Kent v. . Watson

17 N.C. 366 | N.C. | 1833

"I give and bequeath to my two granddaughters, Sally Ann and Barsheba Miller, when they arrive at age, $1,000, to be paid them out of my estate, or whenever my executors can afford to pay it out of my estate. If either of my granddaughters, Barsheba or Sally Ann Miller, should die before they arrive at lawful age or marry, I wish the survivor to heir that one's part that should so die, and in case both should die before arriving at lawful age or marrying, I wish their legacies to return to my estate."

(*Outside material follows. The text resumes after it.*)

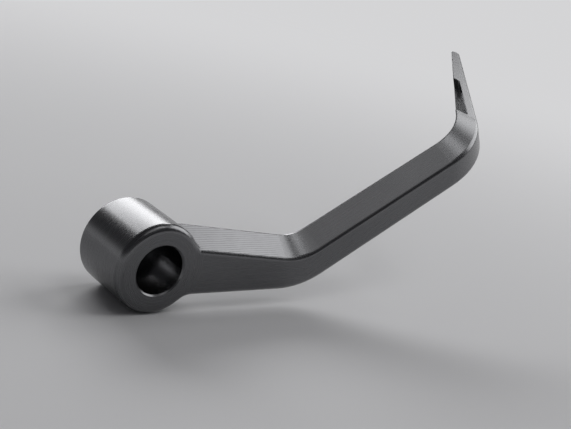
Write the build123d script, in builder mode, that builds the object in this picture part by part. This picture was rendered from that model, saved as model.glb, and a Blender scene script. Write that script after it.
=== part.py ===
from build123d import *
import os
from math import cos, radians, sin, tan

# Brake lever guard: a one-piece machined arm that bolts to the end of a handlebar.
#
# A round hub seats on the bar's end. From its outer face an arm runs forward, turns up
# at a first bend, and at a second bend turns inward as a blade that tapers to its tip.
# The arm's upper outer side is one broad bevel, with a milled pocket in the blade.
#
# Frame: the origin is the centre of the screw hole on the hub's seat, which faces the bar.
# +Y runs along the bar, inward. +X is forward, and +Z is up. All sizes are in millimetres.

# Hub
hub_diameter = 30.0
hub_length = 25.0
recess_diameter = 16.4
recess_depth = 17.5
screw_hole_diameter = 8.4
seat_edge_radius = 0.6
mouth_chamfer = 0.5

# Arm section
arm_thickness = 8.0
bevel_height = 5.9
bevel_land = 0.5
front_edge_radius = 2.4
back_edge_radius = 0.8

# Arm outline, seen along the bar
root_top = 13.5
root_fall_angle = 6.0
root_bottom = -9.45
rise_angle = 31.4
rise_corner_x = 56.6
rise_height = 16.6
top_bend_radius = 18.0
bottom_bend_radius = 36.0
top_blend_radius = 12.0
bottom_blend_radius = 7.0

# Bend to the blade
rise_length = 69.8
blade_turn = 52.0
blade_bend_radius = 35.5

# Blade
blade_length = 49.8
tip_thickness = 3.3
tip_height = 12.0
tip_top_radius = 1.5
tip_bottom_radius = 4.0

# Pocket in the blade's bevel
pocket_start = 0.6
pocket_length = 25.0
pocket_start_width = 4.3
pocket_end_width = 2.0
pocket_floor_drop = 4.2
pocket_corner_radius = 1.0

hub_radius = hub_diameter / 2
arm_start = hub_radius / 2
root_fall = tan(radians(root_fall_angle))

# Directions of the risen arm: along it, and square to it in the outer face
along = Vector(cos(radians(rise_angle)), 0, sin(radians(rise_angle)))
across = Vector(-along.Z, 0, along.X)

# Corners of the arm's outline at its back, where the bevel is at its highest
top_corner = Vector(rise_corner_x, -hub_length, root_top - rise_corner_x * root_fall)
lower_side = top_corner - across * rise_height
lower_corner = lower_side + along * ((root_bottom - lower_side.Z) / along.Z)
top_end = top_corner + along * rise_length
lower_end = top_end - across * rise_height

# The outer face lies in this plane, whose own directions are X and Z
outer_plane = Plane.XZ.offset(hub_length)


def in_outline(point):
    """A point's two coordinates in the plane of the outer face."""
    return (point.X, point.Z)


def root_line(x, drop=0.0):
    """The height of the arm's top between the hub and the first bend."""
    return root_top - drop - x * root_fall


def section(thickness, height):
    """Corners of the arm's section: outward from the outer face, and down from its top."""
    rise = bevel_height * thickness / arm_thickness
    land = bevel_land * thickness / arm_thickness
    return [(0, -height), (0, -rise), (thickness - land, 0), (thickness, 0), (thickness, -height)]


def root_edge(face):
    """The straight edge of the arm's top between the hub and the first bend."""
    level = face.edges().filter_by(lambda edge: abs(edge.tangent_at(0.5).Z) < 0.2)
    return level.filter_by(lambda edge: edge.center().Z > 0).sort_by(Axis.X)[0]


def smooth_chain(seed, edges):
    """The seed edge and every edge that runs on from it without a corner."""
    chain = [seed]
    for link in chain:
        for end in (0, 1):
            for edge in edges:
                if any(edge.is_same(known) for known in chain):
                    continue
                for other_end in (0, 1):
                    gap = (edge.position_at(other_end) - link.position_at(end)).length
                    angle = edge.tangent_at(other_end).get_angle(link.tangent_at(end))
                    if gap < 1e-4 and min(angle, 180 - angle) < 8:
                        chain.append(edge)
                        break
    return chain


# The arm from the hub to the start of the second bend
with BuildPart() as straight_arm:
    with BuildSketch(outer_plane):
        with BuildLine():
            FilletPolyline(
                (arm_start, root_bottom),
                in_outline(lower_corner),
                in_outline(lower_end),
                radius=bottom_bend_radius,
            )
            Line(in_outline(lower_end), in_outline(top_end))
            FilletPolyline(
                in_outline(top_end),
                in_outline(top_corner),
                (arm_start, root_line(arm_start)),
                radius=top_bend_radius,
            )
            Line((arm_start, root_line(arm_start)), (arm_start, root_bottom))
        make_face()
    extrude(amount=-arm_thickness)
    outer_face = straight_arm.faces().sort_by(Axis.Y)[0]
    top_edges = smooth_chain(root_edge(outer_face), outer_face.edges())
    chamfer(top_edges, length=bevel_height, length2=arm_thickness - bevel_land, reference=outer_face)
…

The case made by the bill and answer was that the plaintiff married Sarah, who died before she arrived at full age, leaving Barsheba surviving her, and the only questions were whether the legacy to the plaintiff's wife was lapsed because of her death within age, (367) and, if not, when did interest upon it begin to run. If a legacy is given to a person when that person arrives at the age of 21, it is a contingent legacy; and if the legatee dies before that time, the legacy is lapsed. If the question now rested on the construction of the first clause in the will, relative to the two legacies to Sally Ann and Barsheba Miller, it would be very clear that the plaintiff could not recover, as it appears that Sally Ann died before she arrived at lawful age. The testator, however, may prevent the legacy from lapsing; but to do so he must not only declare *296 his intention to that effect, but he must likewise mention the person who is to take it. In the second clause in the will, concerning these two legacies, the testator expressly declares that if either of his granddaughters should die before she arrived to the age of 21, or married, her legacy should go to the survivor. He further declares that the legacies shall not come to her estate, or to his residuary legatees, until both his granddaughters shall have died under age and unmarried. The arrival to lawful age or marriage of either of the two granddaughters were the contingencies upon which the legacies vested. If either of the events occurred, the legacy was no longer contingent, but then became a vested legacy. After the marriage of Sally Ann, and her death before 21, the legacy could not, by the express declaration of the testator, go to the survivor, nor could it come to the testator's estate but upon the event of both contingencies failing. Where was it then to go? The answer is plain. It became vested in Sally Ann on her marriage, and on her death it went to the plaintiff, as her administrator. Although the legacy became vested on the marriage of Sally Ann Miller, yet we think it was not payable until the time she would have arrived at the age of 21 (368) years, if she had lived; and, therefore, no interest is allowed upon it until after that time.

PER CURIAM. Decree for plaintiff.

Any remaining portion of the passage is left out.